# Do this:
Copy each line exactly.

# Information supplied:

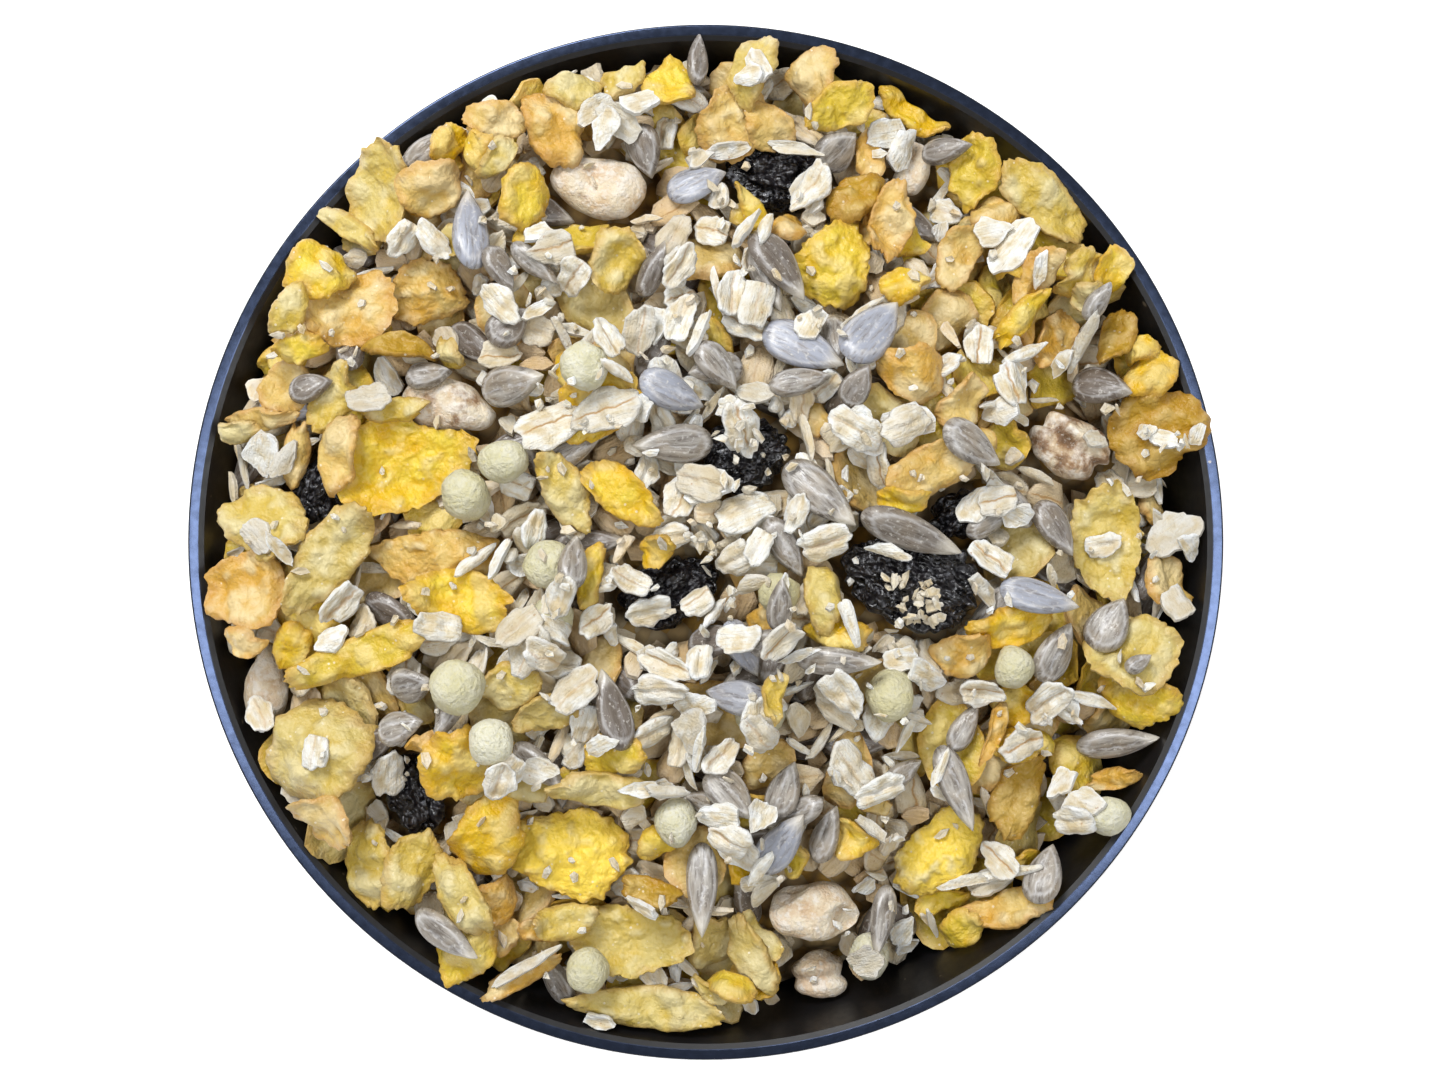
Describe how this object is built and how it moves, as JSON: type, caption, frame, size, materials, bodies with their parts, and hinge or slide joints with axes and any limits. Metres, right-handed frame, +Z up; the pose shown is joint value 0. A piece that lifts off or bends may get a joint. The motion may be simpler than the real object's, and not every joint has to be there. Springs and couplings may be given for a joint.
{
  "type": "bowl of granola",
  "caption": "Round black bowl heaped with loose oat muesli, with corn flakes, sunflower kernels, puffs, raisins and nuts.",
  "frame": {"origin": "middle of the foot ring, on the surface that the bowl stands on", "axes": "+Z up out of the bowl; +Y towards the top of the picture and +X to its right, as seen from above"},
  "size_m": [0.13, 0.13, 0.0593],
  "materials": {
    "bowl": "satin black, smooth, with a thin bright line on the inner edge of the lip",
    "oats": "dry cream oats, matt, with tan creases",
    "raisin": "near-black wrinkled skin with a soft shine and oat dust",
    "nut": "cream with tan and brown toasted spots, matt",
    "corn_flake": "golden yellow, blistered, with a slight shine",
    "seed": "grey-beige kernels with fine lengthwise streaks and a low sheen",
    "puff": "pale yellow, rough and porous"
  },
  "bodies": {
    "root": {"bowl": "bowl", "granola_heap": "oats", "raisin_1": "raisin", "raisin_2": "raisin", "raisin_3": "raisin", "raisin_4": "raisin", "raisin_5": "raisin", "raisin_6": "raisin", "raisin_7": "raisin", "nut_1": "nut", "nut_2": "nut", "nut_3": "nut", "nut_4": "nut", "nut_5": "nut", "nut_6": "nut", "nut_7": "nut", "corn_flake_1": "corn_flake", "corn_flake_2": "corn_flake", "corn_flake_3": "corn_flake", "corn_flake_4": "corn_flake", "corn_flake_5": "corn_flake", "corn_flake_6": "corn_flake", "corn_flake_7": "corn_flake", "corn_flake_8": "corn_flake"}
  },
  "joints": []
}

# Solution to the problem:
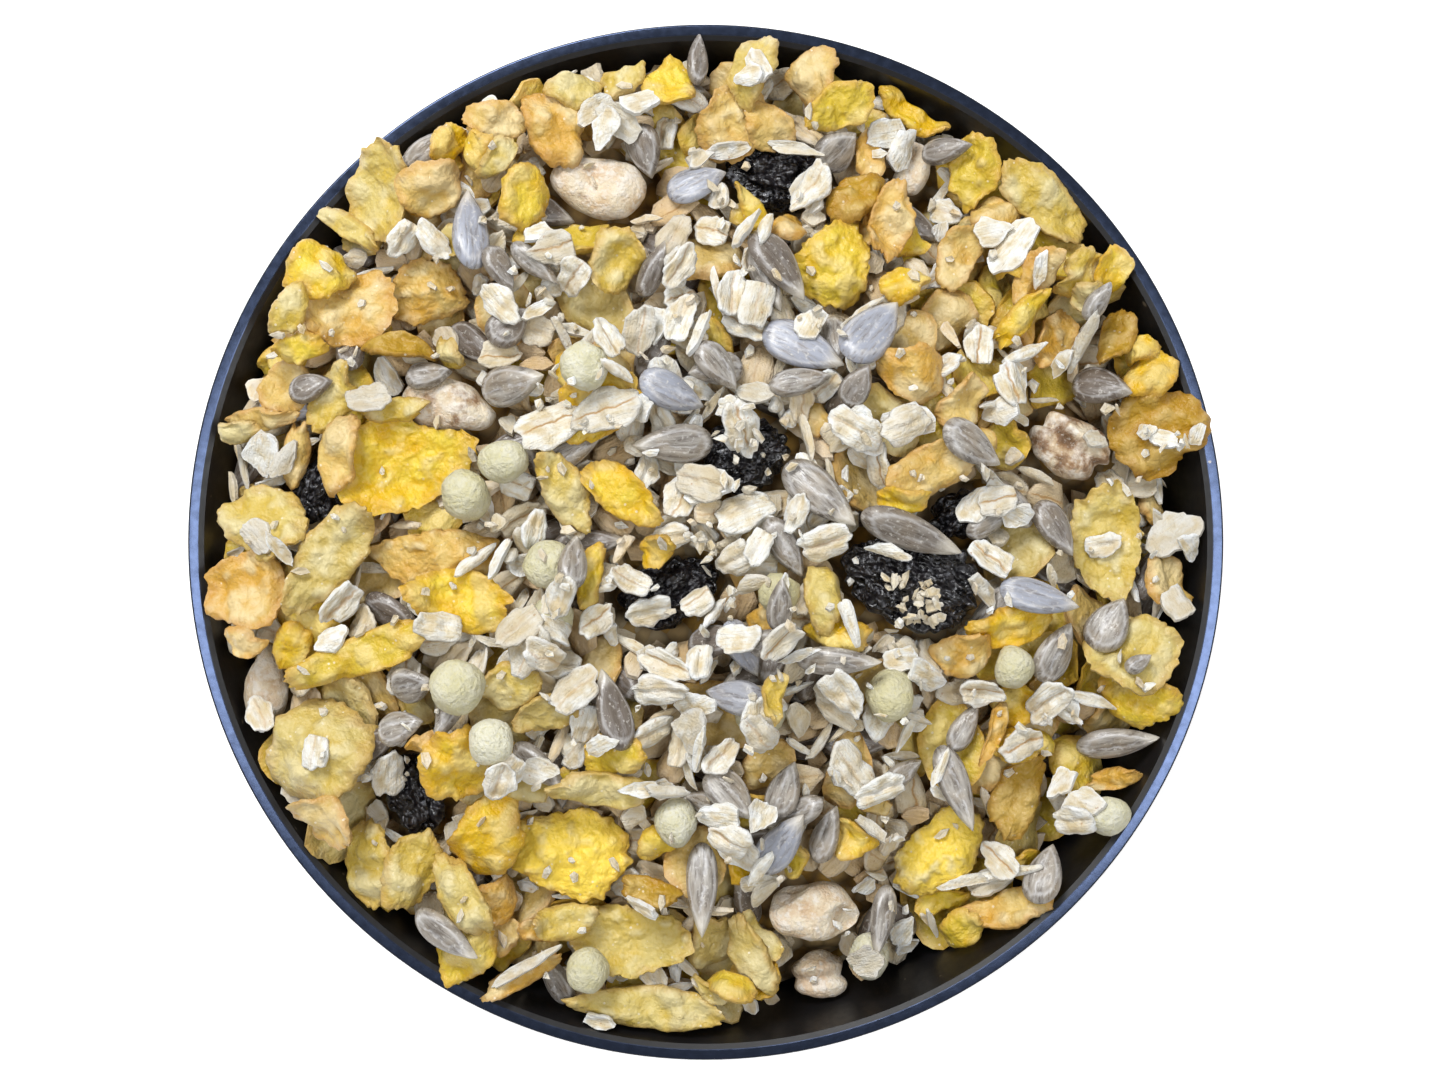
Describe how this object is built and how it moves, as JSON: type, caption, frame, size, materials, bodies with their parts, and hinge or slide joints with axes and any limits. Metres, right-handed frame, +Z up; the pose shown is joint value 0. A piece that lifts off or bends may get a joint. The motion may be simpler than the real object's, and not every joint has to be there. Springs and couplings may be given for a joint.
{
  "type": "bowl of granola",
  "caption": "Round black bowl heaped with loose oat muesli, with corn flakes, sunflower kernels, puffs, raisins and nuts.",
  "frame": {"origin": "middle of the foot ring, on the surface that the bowl stands on", "axes": "+Z up out of the bowl; +Y towards the top of the picture and +X to its right, as seen from above"},
  "size_m": [0.13, 0.13, 0.0593],
  "materials": {
    "bowl": "satin black, smooth, with a thin bright line on the inner edge of the lip",
    "oats": "dry cream oats, matt, with tan creases",
    "raisin": "near-black wrinkled skin with a soft shine and oat dust",
    "nut": "cream with tan and brown toasted spots, matt",
    "corn_flake": "golden yellow, blistered, with a slight shine",
    "seed": "grey-beige kernels with fine lengthwise streaks and a low sheen",
    "puff": "pale yellow, rough and porous"
  },
  "bodies": {
    "root": {"bowl": "bowl", "granola_heap": "oats", "raisin_1": "raisin", "raisin_2": "raisin", "raisin_3": "raisin", "raisin_4": "raisin", "raisin_5": "raisin", "raisin_6": "raisin", "raisin_7": "raisin", "nut_1": "nut", "nut_2": "nut", "nut_3": "nut", "nut_4": "nut", "nut_5": "nut", "nut_6": "nut", "nut_7": "nut", "corn_flake_1": "corn_flake", "corn_flake_2": "corn_flake", "corn_flake_3": "corn_flake", "corn_flake_4": "corn_flake", "corn_flake_5": "corn_flake", "corn_flake_6": "corn_flake", "corn_flake_7": "corn_flake", "corn_flake_8": "corn_flake"}
  },
  "joints": []
}